A particle of light, as proposed by Einstein, that carries energy given by E = hν.

Threshold Frequency

The minimum frequency of light required to eject electrons from a metal surface in the photoelectric effect.

Dual Nature of Light

The concept that light exhibits both wave properties (like interference) and particulate properties (like photons in the photoelectric effect).

Heisenberg Uncertainty Principle

States that it is impossible to know simultaneously both the exact momentum and the exact position of a particle with certainty.

Modern Atomic Theory

Describes an atom as an electrically neutral, spherical entity with a tiny, dense, positively charged central nucleus surrounded by a 'cloud' of rapidly moving, negatively charged electrons.

Modern Model of the Atom

States that precise electron paths cannot be determined, but the probability of finding electrons in specific locations (orbitals) can be specified by shell, subshell, orbital, and spin number.

Proton

A subatomic particle with a +1 charge, relative mass of 1 amu, and actual mass of 1.7 x 10^-24 g, found in the nucleus.

Neutron

A neutral subatomic particle (0 charge) with a relative mass of 1 amu and actual mass of 1.7 x 10^-24 g, found in the nucleus.

Electron

A subatomic particle with a -1 charge, relative mass of 0 amu, and actual mass of 9.1 x 10^-28 g, found in the electron cloud around the nucleus.

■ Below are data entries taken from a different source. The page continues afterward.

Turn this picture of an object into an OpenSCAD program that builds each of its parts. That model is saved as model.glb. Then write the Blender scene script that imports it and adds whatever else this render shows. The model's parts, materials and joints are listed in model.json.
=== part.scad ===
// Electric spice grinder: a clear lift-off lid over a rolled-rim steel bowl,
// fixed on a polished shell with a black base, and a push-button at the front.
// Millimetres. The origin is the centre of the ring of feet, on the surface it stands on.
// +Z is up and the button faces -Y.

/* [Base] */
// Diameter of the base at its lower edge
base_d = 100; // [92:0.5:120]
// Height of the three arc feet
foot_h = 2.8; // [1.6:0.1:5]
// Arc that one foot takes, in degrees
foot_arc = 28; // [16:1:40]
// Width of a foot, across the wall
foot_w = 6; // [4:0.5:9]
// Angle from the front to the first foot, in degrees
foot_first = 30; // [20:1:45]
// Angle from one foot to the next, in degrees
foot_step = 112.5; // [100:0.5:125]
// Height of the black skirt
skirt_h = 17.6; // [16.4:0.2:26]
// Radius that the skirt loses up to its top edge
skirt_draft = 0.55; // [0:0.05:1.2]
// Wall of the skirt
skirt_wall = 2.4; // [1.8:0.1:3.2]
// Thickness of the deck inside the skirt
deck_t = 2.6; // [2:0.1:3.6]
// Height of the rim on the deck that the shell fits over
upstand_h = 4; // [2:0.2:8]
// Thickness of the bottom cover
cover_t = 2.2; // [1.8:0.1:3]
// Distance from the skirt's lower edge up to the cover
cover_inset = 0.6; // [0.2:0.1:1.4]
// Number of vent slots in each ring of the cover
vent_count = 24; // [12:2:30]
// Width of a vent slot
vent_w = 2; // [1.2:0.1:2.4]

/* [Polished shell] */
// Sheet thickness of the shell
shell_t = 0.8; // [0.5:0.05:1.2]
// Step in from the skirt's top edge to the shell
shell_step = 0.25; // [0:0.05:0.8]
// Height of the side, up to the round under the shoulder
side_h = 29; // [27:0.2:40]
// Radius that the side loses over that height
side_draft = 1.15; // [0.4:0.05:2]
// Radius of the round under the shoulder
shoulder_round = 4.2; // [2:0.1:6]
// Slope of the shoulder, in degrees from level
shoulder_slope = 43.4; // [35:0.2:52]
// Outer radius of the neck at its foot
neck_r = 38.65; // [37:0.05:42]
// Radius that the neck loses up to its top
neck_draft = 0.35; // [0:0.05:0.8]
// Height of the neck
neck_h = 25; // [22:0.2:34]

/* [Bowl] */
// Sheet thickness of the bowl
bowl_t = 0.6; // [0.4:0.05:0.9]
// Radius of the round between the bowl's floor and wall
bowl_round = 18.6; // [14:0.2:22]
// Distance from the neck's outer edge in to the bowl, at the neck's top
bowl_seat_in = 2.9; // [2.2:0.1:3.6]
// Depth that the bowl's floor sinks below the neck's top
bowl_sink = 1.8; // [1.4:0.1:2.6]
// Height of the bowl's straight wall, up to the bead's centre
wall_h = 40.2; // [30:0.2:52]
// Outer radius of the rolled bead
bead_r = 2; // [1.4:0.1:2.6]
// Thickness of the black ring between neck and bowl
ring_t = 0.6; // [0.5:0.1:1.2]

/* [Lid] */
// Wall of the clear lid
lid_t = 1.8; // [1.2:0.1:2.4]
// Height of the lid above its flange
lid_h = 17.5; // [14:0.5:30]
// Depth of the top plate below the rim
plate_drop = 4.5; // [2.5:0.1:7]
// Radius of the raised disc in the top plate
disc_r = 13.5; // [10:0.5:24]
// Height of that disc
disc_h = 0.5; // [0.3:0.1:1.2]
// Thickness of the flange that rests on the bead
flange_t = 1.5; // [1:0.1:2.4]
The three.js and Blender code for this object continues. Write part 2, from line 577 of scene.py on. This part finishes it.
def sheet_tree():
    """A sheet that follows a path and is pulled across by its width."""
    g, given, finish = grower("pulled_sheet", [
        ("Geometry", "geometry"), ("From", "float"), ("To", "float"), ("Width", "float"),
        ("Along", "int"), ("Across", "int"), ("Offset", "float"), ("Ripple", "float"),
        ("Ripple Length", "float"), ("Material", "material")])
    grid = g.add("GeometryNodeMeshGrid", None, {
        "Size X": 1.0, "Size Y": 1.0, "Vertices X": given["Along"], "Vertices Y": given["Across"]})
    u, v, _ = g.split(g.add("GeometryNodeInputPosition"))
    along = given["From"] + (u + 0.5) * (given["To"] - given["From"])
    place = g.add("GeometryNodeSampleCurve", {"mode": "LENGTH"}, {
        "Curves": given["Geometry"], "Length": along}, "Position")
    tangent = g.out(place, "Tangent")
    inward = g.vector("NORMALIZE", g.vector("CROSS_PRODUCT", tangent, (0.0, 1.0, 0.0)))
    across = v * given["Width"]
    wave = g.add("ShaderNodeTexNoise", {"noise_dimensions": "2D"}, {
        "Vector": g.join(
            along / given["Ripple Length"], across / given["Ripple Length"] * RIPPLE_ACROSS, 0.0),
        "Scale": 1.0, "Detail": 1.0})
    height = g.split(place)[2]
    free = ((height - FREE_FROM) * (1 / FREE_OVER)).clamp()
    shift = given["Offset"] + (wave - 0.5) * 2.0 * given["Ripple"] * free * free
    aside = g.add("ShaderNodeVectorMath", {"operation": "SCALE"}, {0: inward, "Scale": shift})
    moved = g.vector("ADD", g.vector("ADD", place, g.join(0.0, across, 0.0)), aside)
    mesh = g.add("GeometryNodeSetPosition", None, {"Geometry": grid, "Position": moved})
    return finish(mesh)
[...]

Atomic Mass Unit (amu or u)

A relative mass scale unit used for atoms and subatomic particles, defined as 1/12 the mass of a carbon-12 atom.

Atomic Number

The number of protons in the nucleus of an atom, which uniquely defines an element and determines its identity.

Neutral Atom

An atom in which the number of protons equals the number of electrons, resulting in a net electrical charge of zero.

Mass Number

The total number of protons plus neutrons in an atom's nucleus, always a whole number and not found on the periodic table.

Isotopes

Atoms of the same element that have the same number of protons but different numbers of neutrons, resulting in different mass numbers.

Nuclear Symbol / Hyphen Notation

Ways to represent an isotope, e.g., ^12C or Carbon-12, indicating the mass number and atomic number (or element identity).